## Work to do
Set down, exactly as written, only the lines starting with the one that holds "material.use_nodes = True" and ending with the one that holds "bpy.context.view_layer.update()".

## Information supplied
▬▬▬▬▬▬▬▬▬▬
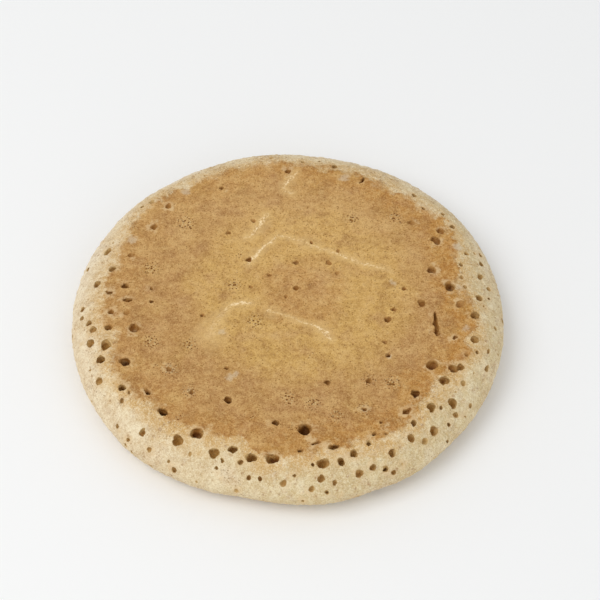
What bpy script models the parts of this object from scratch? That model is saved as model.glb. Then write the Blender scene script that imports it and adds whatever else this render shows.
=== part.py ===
"""A thick griddle pancake, lying flat with its browned face up.

It is one piece of batter and so one solid: a turned disc with a slightly uneven outline, cut by the
bubbles that burst open at its skin. Metres, +Z up, origin at the middle of the flat underside.
"""

import math
import random

import bmesh
import bpy
from mathutils import Matrix, Vector, noise

MM = 0.001

# Driving sizes of the disc.
RIM_RADIUS = 48.0 * MM  # mean reach of the rim, the widest line
RIM_HEIGHT = 5.6 * MM  # the rim lies below half height, as poured batter slumps
THICKNESS = 12.2 * MM
FACE_RADIUS = 40.4 * MM  # mean reach of the flat browned face
FOOT_RADIUS = 41.5 * MM  # mean reach of the flat underside
SHOULDER_POWER = 1.55  # superellipse from face to rim: 1 is a bevel, 2 a quarter ellipse
BELLY_POWER = 2.0  # the same from rim to underside

# Slow swells of the rim and of the face's edge: bearing and half width in degrees, then height in mm.
RIM_SWELLS = ((50, 25, 0.5), (228, 12, 0.6), (259, 9, -0.6), (281, 9, 0.8), (303, 10, 0.7))
FACE_SWELLS = (
    (8, 9, -2.8), (32, 9, 1.8), (72, 14, -1.2), (98, 9, 0.9), (126, 5, -1.2), (139, 10, 1.3),
    (163, 12, -0.8), (196, 7, -0.8), (210, 9, 1.8), (252, 9, -1.5), (265, 6, 1.8), (301, 8, 1.2),
    (321, 8, -1.3), (344, 14, 1.3),
)  # fmt: skip

# The large burst bubbles: bearing in degrees, then reach, length round the disc and width in mm.
LARGE_BUBBLES = (
    (2, 42.4, 1.9, 1.8), (6, 36.1, 2.4, 1.9), (11, 43.8, 1.8, 1.5), (15, 33.2, 1.7, 1.6),
    (27, 37.4, 2.0, 1.4), (145, 37.1, 1.9, 1.5), (160, 43.2, 2.4, 1.6), (167, 40.1, 1.7, 1.8),
    (173, 42.7, 1.8, 1.6), (174, 36.2, 1.5, 1.8), (180, 35.3, 1.0, 2.2), (190, 43.1, 1.7, 1.6),
    (193, 34.4, 2.0, 2.1), (194, 44.1, 1.8, 1.7), (197, 41.3, 2.2, 1.8), (201, 43.3, 2.0, 1.8),
    (206, 38.8, 2.0, 1.9), (207, 45.4, 1.9, 1.7), (214, 42.4, 2.3, 1.5), (228, 45.5, 1.5, 1.5),
    (229, 39.7, 2.9, 1.4), (238, 43.1, 2.5, 2.1), (242, 40.2, 3.0, 2.9), (245, 29.8, 1.6, 1.4),
    (249, 42.6, 2.3, 2.1), (254, 41.0, 1.8, 1.8), (260, 42.0, 2.1, 1.8), (266, 42.0, 3.2, 2.2),
    (276, 34.7, 2.6, 2.4), (279, 45.9, 1.6, 1.5), (280, 43.2, 2.5, 1.9), (284, 40.3, 2.8, 1.5),
    (285, 43.5, 1.6, 1.6), (289, 42.7, 1.8, 1.7), (289, 46.2, 1.6, 1.5), (299, 45.1, 1.6, 1.8),
    (306, 44.4, 1.5, 1.6), (313, 45.3, 2.0, 2.2), (317, 41.8, 2.1, 2.0), (317, 37.2, 1.6, 1.5),
    (323, 44.1, 2.1, 2.1), (327, 39.9, 2.0, 1.9), (330, 35.9, 2.0, 1.9), (333, 40.8, 3.0, 1.6),
    (347, 33.2, 4.4, 0.9), (354, 41.3, 2.1, 2.0),
)  # fmt: skip
BUBBLE_DEPTH = 0.95  # half height of a bubble for each unit of its mean width
BUBBLE_SINK = 0.15  # share of that half height by which its middle lies under the skin
BALL_RADIUS = 1.05  # a faceted ball's corners stand this far out, so that its faces lie at about 1

# The small bubbles, scattered by rule: how many on each stretch of skin, and its ends as shares.
# A share of 0 is the middle of a flat or the flat's edge, and 1 the flat's edge or the rim.
SMALL_BUBBLES = {
    "face": (14, 0.1, 0.92),
    "shoulder": (26, 0.15, 0.95),
    "belly": (24, 0.2, 0.95),
    "foot": (12, 0.2, 0.92),
}
SMALL_WIDTH = (0.9 * MM, 1.5 * MM)
BUBBLE_GAP = 0.8 * MM  # least skin left between two bubbles
SEED = 11

# Lumps of the skin: height and size.
LUMP_HEIGHT = 0.16 * MM
LUMP_SIZE = 9.0 * MM

# Fineness of the faceted solid.
SPOKES = 72
RINGS = {"face": 5, "shoulder": 6, "belly": 5, "foot": 2}
LARGE_DETAIL, SMALL_DETAIL = 2, 1

CRUST_COLOUR = (0.57, 0.33, 0.13, 1.0)
CRUST_ROUGHNESS = 0.75


def swelling(bearing, swells):
    """Sum of the swells at a bearing in degrees, in metres."""
    total = 0.0
    for middle, half_width, height in swells:
        away = (bearing - middle + 180) % 360 - 180
        total += height * MM * math.exp(-((away / half_width) ** 2))
    return total


def edges(bearing, upper):
    """Reach of the flat's edge and of the rim at a bearing in degrees."""
    swell = swelling(bearing, RIM_SWELLS)
    flat = FACE_RADIUS + swelling(bearing, FACE_SWELLS) if upper else FOOT_RADIUS + swell
    return flat, RIM_RADIUS + swell


def uneven(point, upper):
    """A point of the even, turned disc moved to its place on the uneven pancake."""
    bearing = math.degrees(math.atan2(point.y, point.x))
    reach = math.hypot(point.x, point.y)
    even_flat = even_edge(upper)
    flat, rim = edges(bearing, upper)
    if reach <= even_flat:
        moved = reach * flat / even_flat
    else:
        moved = flat + (reach - even_flat) * (rim - flat) / (RIM_RADIUS - even_flat)
    scale = moved / reach if reach else 1.0
    return Vector((point.x * scale, point.y * scale, point.z))


def even_edge(upper):
    return FACE_RADIUS if upper else FOOT_RADIUS


def skin_at(reach, flat, rim, upper):
    """Height of the skin at a reach, between the reaches of its flat and its rim, and its normal.

    The normal is given as (outward, upward).
    """
    rise, power = (THICKNESS - RIM_HEIGHT, SHOULDER_POWER) if upper else (RIM_HEIGHT, BELLY_POWER)
    across = min(max((reach - flat) / (rim - flat), 0.0), 1.0)
    down = (1 - across**power) ** (1 / power)
    sign = 1 if upper else -1
    normal = Vector((across ** (power - 1) / (rim - flat), sign * down ** (power - 1) / rise))
    return RIM_HEIGHT + sign * rise * down, normal.normalized()


def reach_on(stretch, share, flat, rim):
    """Reach of a share of the way along the face, shoulder, belly or foot, from its inner end."""
    if stretch in ("face", "foot"):
        return flat * share
    power = SHOULDER_POWER if stretch == "shoulder" else BELLY_POWER
    return flat + (rim - flat) * math.sin(share * math.pi / 2) ** (2 / power)


def half_section():
    """The even disc's half section, from the middle of the top round to the middle of the underside."""
    points = [Vector((0, 0, THICKNESS))]
    for stretch, upper in (("face", True), ("shoulder", True), ("belly", False), ("foot", False)):
        flat, rings = even_edge(upper), RINGS[stretch]
        for ring in range(1, rings + 1) if upper else reversed(range(rings)):
            reach = reach_on(stretch, ring / rings, flat, RIM_RADIUS)
            points.append(Vector((reach, 0, skin_at(reach, flat, RIM_RADIUS, upper)[0])))
    return points


def turned_disc(collection):
    """The half section turned about Z, as a plain mesh object."""
    points = half_section()
    mesh = bpy.data.meshes.new("section")
    mesh.from_pydata(points, [(i, i + 1) for i in range(len(points) - 1)], [])
    section = bpy.data.objects.new("section", mesh)
    collection.objects.link(section)
    screw = section.modifiers.new("turn", "SCREW")
    screw.steps = screw.render_steps = SPOKES
    screw.use_merge_vertices = True
    screw.merge_threshold = 0.01 * MM
    graph = bpy.context.evaluated_depsgraph_get()
    turned = bpy.data.meshes.new_from_object(section.evaluated_get(graph))
    bpy.data.objects.remove(section)
    turned.shade_smooth()
    disc = bpy.data.objects.new("pancake", turned)
    collection.objects.link(disc)
    return disc


def make_uneven(disc):
    """Moves the disc's vertices to the uneven outline and adds the skin's lumps. The foot stays flat."""
    noise.seed_set(SEED)
    for vertex in disc.data.vertices:
        upper = vertex.co.z > RIM_HEIGHT
        vertex.co = uneven(vertex.co, upper)
        if vertex.co.z > 0:
            lump = noise.noise_vector(vertex.co / LUMP_SIZE) * LUMP_HEIGHT
            vertex.co += lump * min(vertex.co.z / RIM_HEIGHT, 1.0)


def bubble_matrix(bearing, reach, length, width, upper):
    """Place of a unit ball that becomes one bubble: it rises almost straight, leaning with the skin."""
    height, normal = skin_at(reach, *edges(bearing, upper), upper)
    turn = Matrix.Rotation(math.radians(bearing), 3, "Z")
    axis = turn @ Vector((normal.x, 0, normal.y + (1 if upper else -1))).normalized()
    depth = (length + width) / 2 * BUBBLE_DEPTH
    along = turn @ Vector((0, 1, 0))
    frame = Matrix((along.cross(axis) * width / 2, along * length / 2, axis * depth)).transposed()
    skin = turn @ Vector((reach, 0, height))
    return Matrix.Translation(skin - axis * depth * BUBBLE_SINK) @ frame.to_4x4()


def small_bubbles(taken):
    """Bubbles scattered by rule, each one clear of those already taken."""
    draw = random.Random(SEED)
    found = []
    for stretch, (count, inner, outer) in SMALL_BUBBLES.items():
        upper = stretch in ("face", "shoulder")
        flat = stretch in ("face", "foot")
        wanted = len(found) + count
        while len(found) < wanted:
            share = draw.uniform(inner**2, outer**2) ** 0.5 if flat else draw.uniform(inner, outer)
            bearing, width = draw.uniform(0, 360), draw.uniform(*SMALL_WIDTH)
            reach = reach_on(stretch, share, *edges(bearing, upper))
            matrix = bubble_matrix(bearing, reach, width, width, upper)
            middle = matrix.translation
            if all((middle - other).length > (width + size) / 2 + BUBBLE_GAP for other, size in taken):
                taken.append((middle, width))
                found.append(matrix)
    return found


def bubble_cutter(collection):
    """One mesh of all the bubbles, kept out of the render: it is only cut away."""
    balls = bmesh.new()
    taken = []
    for bearing, reach, length, width in LARGE_BUBBLES:
        matrix = bubble_matrix(bearing, reach * MM, length * MM, width * MM, True)
        taken.append((matrix.translation, max(length, width) * MM))
        bmesh.ops.create_icosphere(balls, subdivisions=LARGE_DETAIL, radius=BALL_RADIUS, matrix=matrix)
    for matrix in small_bubbles(taken):
        bmesh.ops.create_icosphere(balls, subdivisions=SMALL_DETAIL, radius=BALL_RADIUS, matrix=matrix)
    mesh = bpy.data.meshes.new("bubbles")
    balls.to_mesh(mesh)
    balls.free()
    mesh.shade_smooth()
    cutter = bpy.data.objects.new("bubbles", mesh)
    cutter.hide_render = True
    cutter.display_type = "WIRE"
    collection.objects.link(cutter)
    return cutter


def centre_on_origin(disc, cutter):
    """Shifts both so that the origin lies under the middle of the outline."""
    xs = [vertex.co.x for vertex in disc.data.vertices]
    ys = [vertex.co.y for vertex in disc.data.vertices]
    shift = Matrix.Translation((-(min(xs) + max(xs)) / 2, -(min(ys) + max(ys)) / 2, 0))
    disc.data.transform(shift)
    cutter.data.transform(shift)


def crust():
    """The browned crumb."""
    material = bpy.data.materials.new("crust")
    material.use_nodes = True
    shader = material.node_tree.nodes["Principled BSDF"]
    shader.inputs["Base Color"].default_value = CRUST_COLOUR
    shader.inputs["Roughness"].default_value = CRUST_ROUGHNESS
    shader.inputs["Metallic"].default_value = 0.0
    return material


def new_collection(name):
    collection = bpy.data.collections.new(name)
    bpy.context.scene.collection.children.link(collection)
    return collection


def main():
    for thing in list(bpy.data.objects):
        bpy.data.objects.remove(thing, do_unlink=True)
    disc = turned_disc(new_collection("pancake"))
    make_uneven(disc)
    cutter = bubble_cutter(new_collection("cutters"))
    centre_on_origin(disc, cutter)
    burst = disc.modifiers.new("burst bubbles", "BOOLEAN")
    burst.operation = "DIFFERENCE"
    burst.solver = "EXACT"
    burst.object = cutter
    disc.data.materials.append(crust())


main()
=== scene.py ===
"""A thick griddle pancake as it comes off the hot plate, lying browned face up on a pale table.

The solid's frame comes first, then the camera and the light, and then the pancake in the order in
which it is made: the poured disc, the bubbles that burst in it, the baked skin, the marks the griddle
leaves, and the crust's finish. Lengths are in metres, and MM turns millimetres into them. The finish
itself works in millimetres.
"""

import math

import bmesh
import bpy
import numpy as np
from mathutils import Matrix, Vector


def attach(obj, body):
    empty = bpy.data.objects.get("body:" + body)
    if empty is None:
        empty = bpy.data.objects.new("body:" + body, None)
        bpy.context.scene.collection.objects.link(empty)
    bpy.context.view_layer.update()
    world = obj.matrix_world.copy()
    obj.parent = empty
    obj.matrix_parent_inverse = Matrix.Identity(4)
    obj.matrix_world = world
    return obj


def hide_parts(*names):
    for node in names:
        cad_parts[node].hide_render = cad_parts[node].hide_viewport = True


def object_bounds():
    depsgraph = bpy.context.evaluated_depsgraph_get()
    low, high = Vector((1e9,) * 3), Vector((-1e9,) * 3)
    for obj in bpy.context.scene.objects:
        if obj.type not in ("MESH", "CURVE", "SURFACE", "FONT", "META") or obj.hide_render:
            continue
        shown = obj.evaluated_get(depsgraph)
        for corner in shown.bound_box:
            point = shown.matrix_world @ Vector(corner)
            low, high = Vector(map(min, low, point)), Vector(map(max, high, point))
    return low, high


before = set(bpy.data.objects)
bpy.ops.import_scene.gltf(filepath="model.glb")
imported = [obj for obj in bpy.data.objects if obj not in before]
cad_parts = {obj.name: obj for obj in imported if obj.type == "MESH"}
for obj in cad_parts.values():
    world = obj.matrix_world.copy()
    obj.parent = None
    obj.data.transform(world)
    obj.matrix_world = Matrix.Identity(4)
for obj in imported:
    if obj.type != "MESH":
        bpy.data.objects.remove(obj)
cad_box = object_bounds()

MM = 0.001
scene = bpy.context.scene

# --------------------------------------------------------------------------------------------------
# The table and the light. The pancake is seen from above and in front, from 450 mm away. One broad
# window-like light stands at the upper left, and the white sheet throws light back up at the rim.

CAMERA_HEIGHT_ANGLE = math.radians(51.45)
CAMERA_DISTANCE = 450 * MM
CAMERA_LENS, SENSOR_WIDTH = 120.46, 36  # mm, for a square picture
CAMERA_AIM = Vector((2.73, 4.87, 6.1)) * MM
NEAREST_SEEN = 10 * MM

looking = Vector((0, math.cos(CAMERA_HEIGHT_ANGLE), -math.sin(CAMERA_HEIGHT_ANGLE)))
camera = bpy.data.objects.new("camera", bpy.data.cameras.new("camera"))
camera.data.lens = CAMERA_LENS
camera.data.sensor_width = SENSOR_WIDTH
camera.data.clip_start = NEAREST_SEEN
camera.location = CAMERA_AIM - looking * CAMERA_DISTANCE
camera.rotation_euler = looking.to_track_quat("-Z", "Y").to_euler()
scene.collection.objects.link(camera)
scene.camera = camera
scene.view_settings.view_transform = "Standard"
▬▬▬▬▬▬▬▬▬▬
## The answer
    material.use_nodes = True
    shader = material.node_tree.nodes["Principled BSDF"]
    shader.inputs["Base Color"].default_value = CRUST_COLOUR
    shader.inputs["Roughness"].default_value = CRUST_ROUGHNESS
    shader.inputs["Metallic"].default_value = 0.0
    return material


def new_collection(name):
    collection = bpy.data.collections.new(name)
    bpy.context.scene.collection.children.link(collection)
    return collection


def main():
    for thing in list(bpy.data.objects):
        bpy.data.objects.remove(thing, do_unlink=True)
    disc = turned_disc(new_collection("pancake"))
    make_uneven(disc)
    cutter = bubble_cutter(new_collection("cutters"))
    centre_on_origin(disc, cutter)
    burst = disc.modifiers.new("burst bubbles", "BOOLEAN")
    burst.operation = "DIFFERENCE"
    burst.solver = "EXACT"
    burst.object = cutter
    disc.data.materials.append(crust())


main()
=== scene.py ===
"""A thick griddle pancake as it comes off the hot plate, lying browned face up on a pale table.

The solid's frame comes first, then the camera and the light, and then the pancake in the order in
which it is made: the poured disc, the bubbles that burst in it, the baked skin, the marks the griddle
leaves, and the crust's finish. Lengths are in metres, and MM turns millimetres into them. The finish
itself works in millimetres.
"""

import math

import bmesh
import bpy
import numpy as np
from mathutils import Matrix, Vector


def attach(obj, body):
    empty = bpy.data.objects.get("body:" + body)
    if empty is None:
        empty = bpy.data.objects.new("body:" + body, None)
        bpy.context.scene.collection.objects.link(empty)
    bpy.context.view_layer.update()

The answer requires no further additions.